* [EXERCISE MATERIALS]:
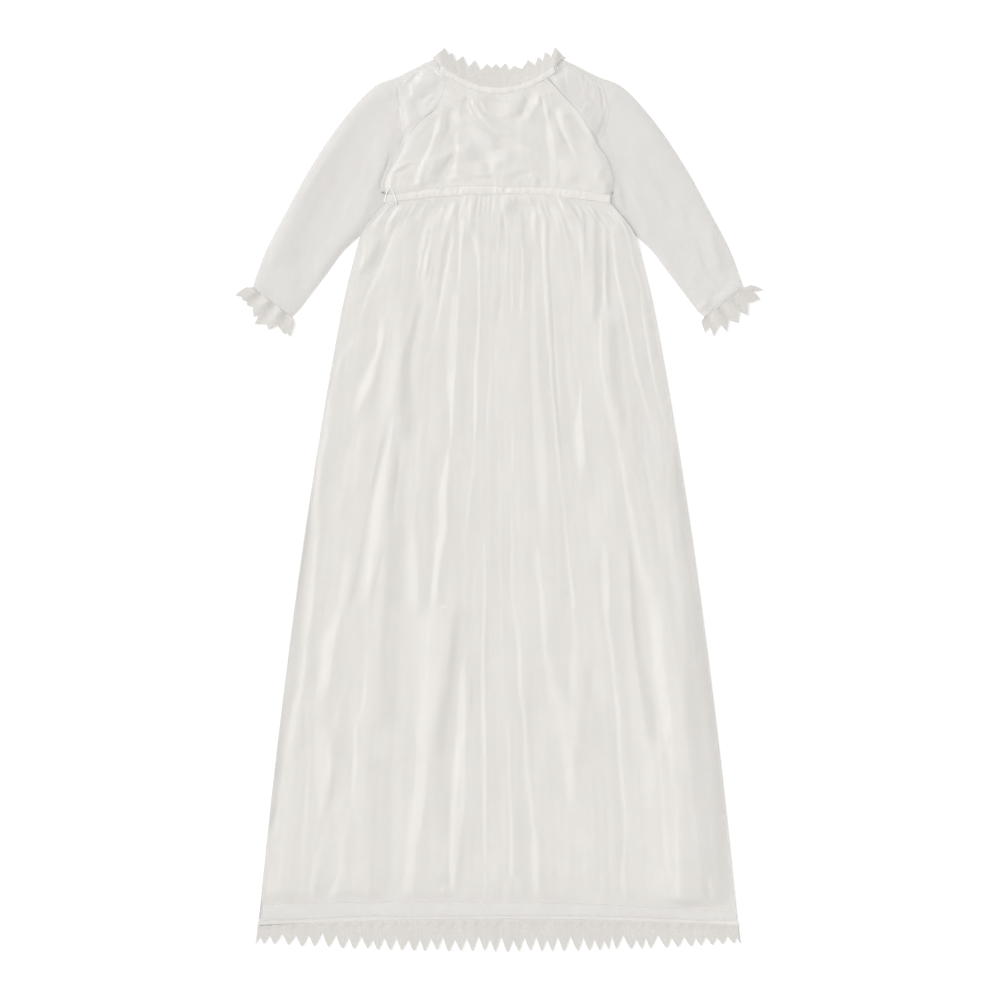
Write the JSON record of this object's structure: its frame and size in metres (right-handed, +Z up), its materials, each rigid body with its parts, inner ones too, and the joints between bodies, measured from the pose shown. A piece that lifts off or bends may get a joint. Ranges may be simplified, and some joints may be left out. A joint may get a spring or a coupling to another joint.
{
  "type": "christening gown",
  "caption": "Long baby christening gown laid flat: sheer dress with raglan sleeves over a satin slip, gathered high waist, pointed lace at neck, cuffs and hem.",
  "frame": {"origin": "middle of the underside's bounding rectangle, on the surface that the gown lies on", "axes": "+Y towards the neck, +X across towards the wearer's left sleeve as the gown lies on its back, +Z up out of the front of the gown"},
  "size_m": [0.5504, 0.95, 0.0102],
  "materials": {
    "sheer": "matt sheer organza, ivory white",
    "satin": "soft glossy satin, ivory white",
    "lace": "matt embroidered lace, ivory"
  },
  "bodies": {
    "root": {"bodice_front": "sheer", "bodice_back": "sheer", "sleeve_left": "sheer", "sleeve_right": "sheer", "skirt_front": "sheer", "skirt_back": "sheer", "neck_binding": "sheer", "waist_band": "satin", "slip_bodice_front": "satin", "slip_bodice_back": "satin", "slip_shoulder_left": "satin", "slip_shoulder_right": "satin", "slip_skirt_front": "satin", "slip_skirt_back": "satin", "neck_lace": "lace", "cuff_lace_left": "lace", "cuff_lace_right": "lace", "hem_lace": "lace"}
  },
  "joints": []
}
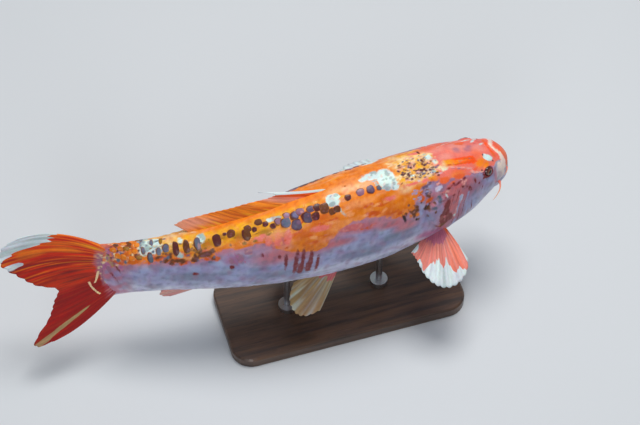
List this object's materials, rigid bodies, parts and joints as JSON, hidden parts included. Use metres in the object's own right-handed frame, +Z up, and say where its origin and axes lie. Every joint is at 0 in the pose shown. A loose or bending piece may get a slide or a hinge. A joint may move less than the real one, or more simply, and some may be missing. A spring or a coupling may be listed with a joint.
{
  "type": "koi carp model on a display stand",
  "caption": "Life-size still model of an adult mirror-scaled koi carp, cruising with a slight bend, held by rods over a flat display base.",
  "frame": {"origin": "middle of the underside of the stand's base", "axes": "+X is the way the fish swims and the longest way, +Y the fish's left, +Z up"},
  "size_m": [0.6149, 0.2049, 0.2327],
  "materials": {
    "orange_skin": "wet, smooth leathery skin, orange on the back and flanks",
    "head_skin": "wet, smooth skin of the head, salmon red",
    "pale_skin": "wet, pale skin of the chin",
    "fin_orange": "thin orange-red fin membrane over rays",
    "fin_pale": "thin pale fin membrane over rays",
    "eye": "glossy dark eye",
    "stand_wood": "dark stained wood, satin",
    "stand_steel": "brushed steel"
  },
  "bodies": {
    "root": {"head": "head_skin", "lower_jaw": "pale_skin", "gill_cover_left": "head_skin", "gill_cover_right": "head_skin", "eye_left": "eye", "eye_right": "eye", "barbel_lip_left": "head_skin", "barbel_lip_right": "head_skin", "barbel_corner_left": "head_skin", "barbel_corner_right": "head_skin", "trunk_front": "orange_skin", "trunk_middle": "orange_skin", "trunk_rear": "orange_skin", "tail_stem": "orange_skin", "dorsal_fin": "fin_orange", "anal_fin": "fin_pale", "caudal_fin_upper": "fin_orange", "caudal_fin_lower": "fin_orange", "pectoral_fin_right": "fin_orange", "pectoral_fin_left": "fin_pale", "pelvic_fin_right": "fin_pale", "pelvic_fin_left": "fin_pale", "stand_base": "stand_wood", "stand_collar_front": "stand_steel", "stand_collar_rear": "stand_steel", "stand_rod_front": "stand_steel", "stand_rod_rear": "stand_steel", "stand_saddle_front": "stand_steel", "stand_saddle_rear": "stand_steel"}
  },
  "joints": []
}
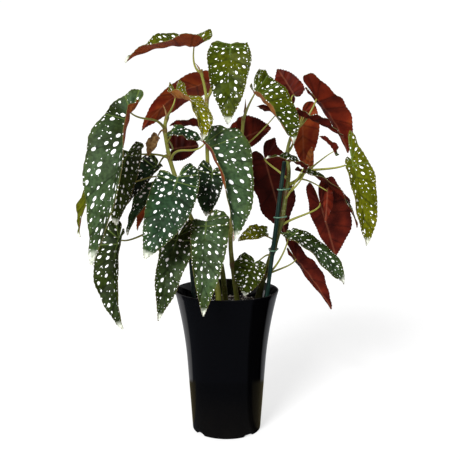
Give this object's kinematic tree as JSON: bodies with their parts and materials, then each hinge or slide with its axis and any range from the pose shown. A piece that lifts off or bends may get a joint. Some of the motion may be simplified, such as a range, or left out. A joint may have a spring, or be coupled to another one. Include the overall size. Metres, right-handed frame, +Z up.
{
  "type": "potted begonia",
  "caption": "Spotted-leaf cane begonia with drooping angel-wing leaves, green above and red below, staked in a tall flared black pot of soil.",
  "frame": {"origin": "centre of the pot's foot, on the surface it stands on", "axes": "+Z up; -Y towards the side that the picture shows; +X to the right in the picture"},
  "size_m": [0.3609, 0.201, 0.4987],
  "materials": {
    "pot": "moulded, satin to gloss black",
    "soil": "loose dark potting mix",
    "leaf_mature": "satin leaf, white spots above, red below",
    "leaf_young": "satin young leaf, white spots above, pinkish brown below",
    "leaf_dry": "dry and papery",
    "cane": "smooth green stem",
    "stake": "coated green stake",
    "tie": "coated tie wire"
  },
  "bodies": {
    "root": {"cane_back": "cane", "cane_branch": "cane", "cane_centre": "cane", "cane_left": "cane", "cane_right": "cane", "leaf_back_big": "leaf_mature", "leaf_back_centre": "leaf_mature", "leaf_back_dark": "leaf_mature", "leaf_back_small": "leaf_mature", "leaf_bud": "leaf_young", "leaf_centre_left": "leaf_mature", "leaf_centre_thin": "leaf_mature", "leaf_dark_arc": "leaf_mature", "leaf_dark_arch": "leaf_mature", "leaf_dry": "leaf_dry", "leaf_far_left": "leaf_young", "leaf_front_big": "leaf_mature", "leaf_front_centre": "leaf_mature", "leaf_green_strip": "leaf_mature", "leaf_inner_dark": "leaf_mature", "leaf_inner_left_a": "leaf_mature", "leaf_inner_left_b": "leaf_mature", "leaf_inner_left_c": "leaf_mature", "leaf_left_big": "leaf_mature", "leaf_left_low": "leaf_mature", "leaf_left_mid": "leaf_mature", "leaf_low_arch": "leaf_mature", "leaf_low_red": "leaf_mature", "leaf_low_small": "leaf_mature", "leaf_low_young": "leaf_young", "leaf_mid_maroon": "leaf_mature", "leaf_mid_red": "leaf_mature", "leaf_mid_small": "leaf_mature", "leaf_pot_left": "leaf_mature", "leaf_right_big": "leaf_young", "leaf_right_red": "leaf_mature", "leaf_right_thin": "leaf_mature", "leaf_right_young": "leaf_young", "leaf_small_dark": "leaf_mature", "leaf_small_hang": "leaf_mature", "leaf_top_centre": "leaf_young", "leaf_top_left": "leaf_young", "leaf_top_red": "leaf_mature", "leaf_young_drape": "leaf_young", "pot": "pot", "soil": "soil", "stake_left": "stake", "stake_right": "stake", "tie_lower": "tie", "tie_middle": "tie", "tie_upper": "tie"}
  },
  "joints": []
}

* [EXERCISE DESCRIPTION]: Go through the data and return every record exactly.

* [RESULT OF THE TASK]:
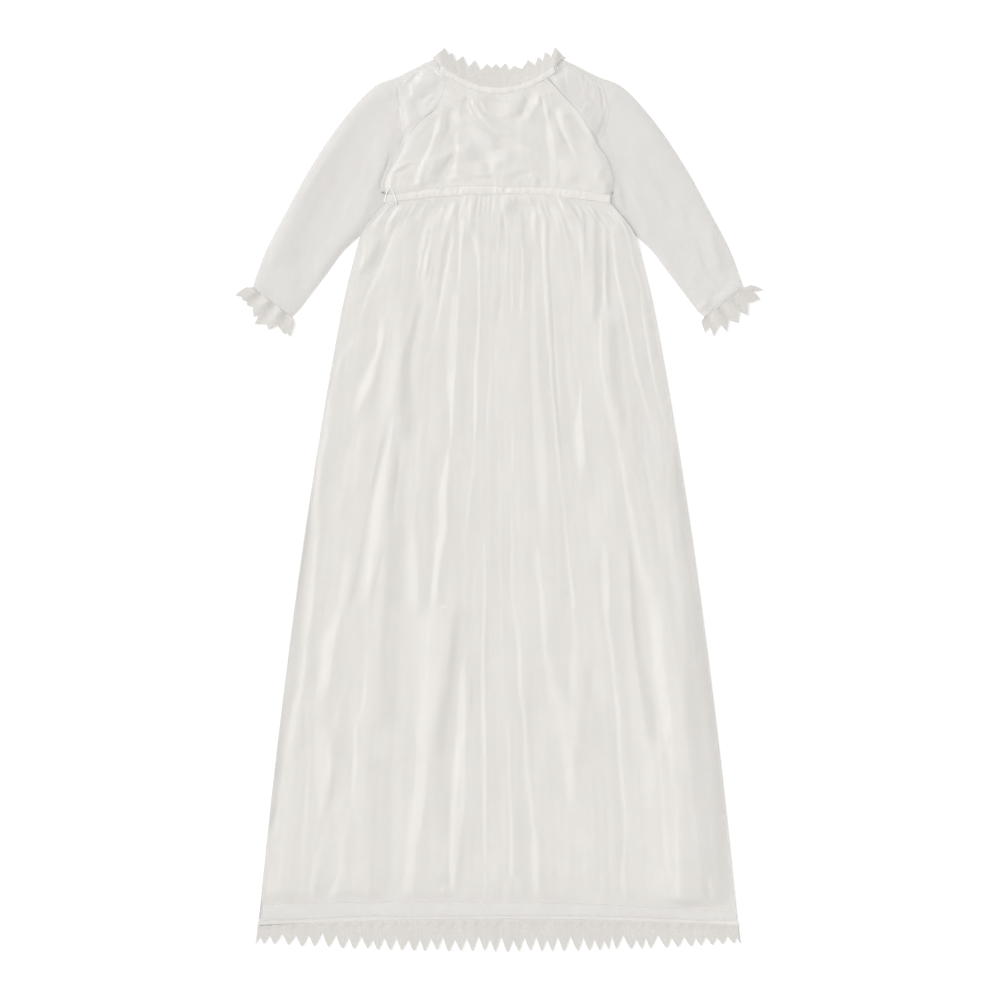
Write the JSON record of this object's structure: its frame and size in metres (right-handed, +Z up), its materials, each rigid body with its parts, inner ones too, and the joints between bodies, measured from the pose shown. A piece that lifts off or bends may get a joint. Ranges may be simplified, and some joints may be left out. A joint may get a spring or a coupling to another joint.
{
  "type": "christening gown",
  "caption": "Long baby christening gown laid flat: sheer dress with raglan sleeves over a satin slip, gathered high waist, pointed lace at neck, cuffs and hem.",
  "frame": {"origin": "middle of the underside's bounding rectangle, on the surface that the gown lies on", "axes": "+Y towards the neck, +X across towards the wearer's left sleeve as the gown lies on its back, +Z up out of the front of the gown"},
  "size_m": [0.5504, 0.95, 0.0102],
  "materials": {
    "sheer": "matt sheer organza, ivory white",
    "satin": "soft glossy satin, ivory white",
    "lace": "matt embroidered lace, ivory"
  },
  "bodies": {
    "root": {"bodice_front": "sheer", "bodice_back": "sheer", "sleeve_left": "sheer", "sleeve_right": "sheer", "skirt_front": "sheer", "skirt_back": "sheer", "neck_binding": "sheer", "waist_band": "satin", "slip_bodice_front": "satin", "slip_bodice_back": "satin", "slip_shoulder_left": "satin", "slip_shoulder_right": "satin", "slip_skirt_front": "satin", "slip_skirt_back": "satin", "neck_lace": "lace", "cuff_lace_left": "lace", "cuff_lace_right": "lace", "hem_lace": "lace"}
  },
  "joints": []
}
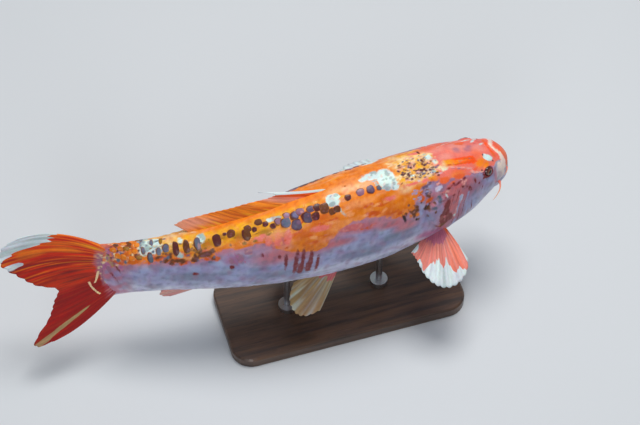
List this object's materials, rigid bodies, parts and joints as JSON, hidden parts included. Use metres in the object's own right-handed frame, +Z up, and say where its origin and axes lie. Every joint is at 0 in the pose shown. A loose or bending piece may get a slide or a hinge. A joint may move less than the real one, or more simply, and some may be missing. A spring or a coupling may be listed with a joint.
{
  "type": "koi carp model on a display stand",
  "caption": "Life-size still model of an adult mirror-scaled koi carp, cruising with a slight bend, held by rods over a flat display base.",
  "frame": {"origin": "middle of the underside of the stand's base", "axes": "+X is the way the fish swims and the longest way, +Y the fish's left, +Z up"},
  "size_m": [0.6149, 0.2049, 0.2327],
  "materials": {
    "orange_skin": "wet, smooth leathery skin, orange on the back and flanks",
    "head_skin": "wet, smooth skin of the head, salmon red",
    "pale_skin": "wet, pale skin of the chin",
    "fin_orange": "thin orange-red fin membrane over rays",
    "fin_pale": "thin pale fin membrane over rays",
    "eye": "glossy dark eye",
    "stand_wood": "dark stained wood, satin",
    "stand_steel": "brushed steel"
  },
  "bodies": {
    "root": {"head": "head_skin", "lower_jaw": "pale_skin", "gill_cover_left": "head_skin", "gill_cover_right": "head_skin", "eye_left": "eye", "eye_right": "eye", "barbel_lip_left": "head_skin", "barbel_lip_right": "head_skin", "barbel_corner_left": "head_skin", "barbel_corner_right": "head_skin", "trunk_front": "orange_skin", "trunk_middle": "orange_skin", "trunk_rear": "orange_skin", "tail_stem": "orange_skin", "dorsal_fin": "fin_orange", "anal_fin": "fin_pale", "caudal_fin_upper": "fin_orange", "caudal_fin_lower": "fin_orange", "pectoral_fin_right": "fin_orange", "pectoral_fin_left": "fin_pale", "pelvic_fin_right": "fin_pale", "pelvic_fin_left": "fin_pale", "stand_base": "stand_wood", "stand_collar_front": "stand_steel", "stand_collar_rear": "stand_steel", "stand_rod_front": "stand_steel", "stand_rod_rear": "stand_steel", "stand_saddle_front": "stand_steel", "stand_saddle_rear": "stand_steel"}
  },
  "joints": []
}
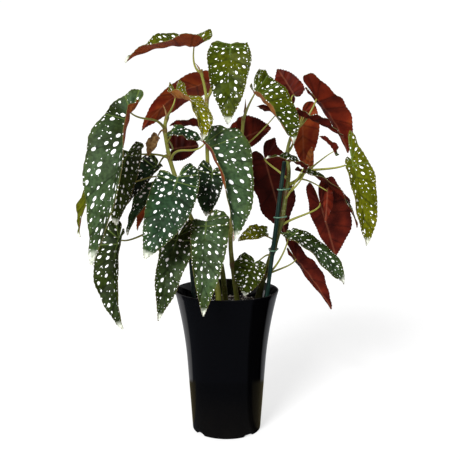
Give this object's kinematic tree as JSON: bodies with their parts and materials, then each hinge or slide with its axis and any range from the pose shown. A piece that lifts off or bends may get a joint. Some of the motion may be simplified, such as a range, or left out. A joint may have a spring, or be coupled to another one. Include the overall size. Metres, right-handed frame, +Z up.
{
  "type": "potted begonia",
  "caption": "Spotted-leaf cane begonia with drooping angel-wing leaves, green above and red below, staked in a tall flared black pot of soil.",
  "frame": {"origin": "centre of the pot's foot, on the surface it stands on", "axes": "+Z up; -Y towards the side that the picture shows; +X to the right in the picture"},
  "size_m": [0.3609, 0.201, 0.4987],
  "materials": {
    "pot": "moulded, satin to gloss black",
    "soil": "loose dark potting mix",
    "leaf_mature": "satin leaf, white spots above, red below",
    "leaf_young": "satin young leaf, white spots above, pinkish brown below",
    "leaf_dry": "dry and papery",
    "cane": "smooth green stem",
    "stake": "coated green stake",
    "tie": "coated tie wire"
  },
  "bodies": {
    "root": {"cane_back": "cane", "cane_branch": "cane", "cane_centre": "cane", "cane_left": "cane", "cane_right": "cane", "leaf_back_big": "leaf_mature", "leaf_back_centre": "leaf_mature", "leaf_back_dark": "leaf_mature", "leaf_back_small": "leaf_mature", "leaf_bud": "leaf_young", "leaf_centre_left": "leaf_mature", "leaf_centre_thin": "leaf_mature", "leaf_dark_arc": "leaf_mature", "leaf_dark_arch": "leaf_mature", "leaf_dry": "leaf_dry", "leaf_far_left": "leaf_young", "leaf_front_big": "leaf_mature", "leaf_front_centre": "leaf_mature", "leaf_green_strip": "leaf_mature", "leaf_inner_dark": "leaf_mature", "leaf_inner_left_a": "leaf_mature", "leaf_inner_left_b": "leaf_mature", "leaf_inner_left_c": "leaf_mature", "leaf_left_big": "leaf_mature", "leaf_left_low": "leaf_mature", "leaf_left_mid": "leaf_mature", "leaf_low_arch": "leaf_mature", "leaf_low_red": "leaf_mature", "leaf_low_small": "leaf_mature", "leaf_low_young": "leaf_young", "leaf_mid_maroon": "leaf_mature", "leaf_mid_red": "leaf_mature", "leaf_mid_small": "leaf_mature", "leaf_pot_left": "leaf_mature", "leaf_right_big": "leaf_young", "leaf_right_red": "leaf_mature", "leaf_right_thin": "leaf_mature", "leaf_right_young": "leaf_young", "leaf_small_dark": "leaf_mature", "leaf_small_hang": "leaf_mature", "leaf_top_centre": "leaf_young", "leaf_top_left": "leaf_young", "leaf_top_red": "leaf_mature", "leaf_young_drape": "leaf_young", "pot": "pot", "soil": "soil", "stake_left": "stake", "stake_right": "stake", "tie_lower": "tie", "tie_middle": "tie", "tie_upper": "tie"}
  },
  "joints": []
}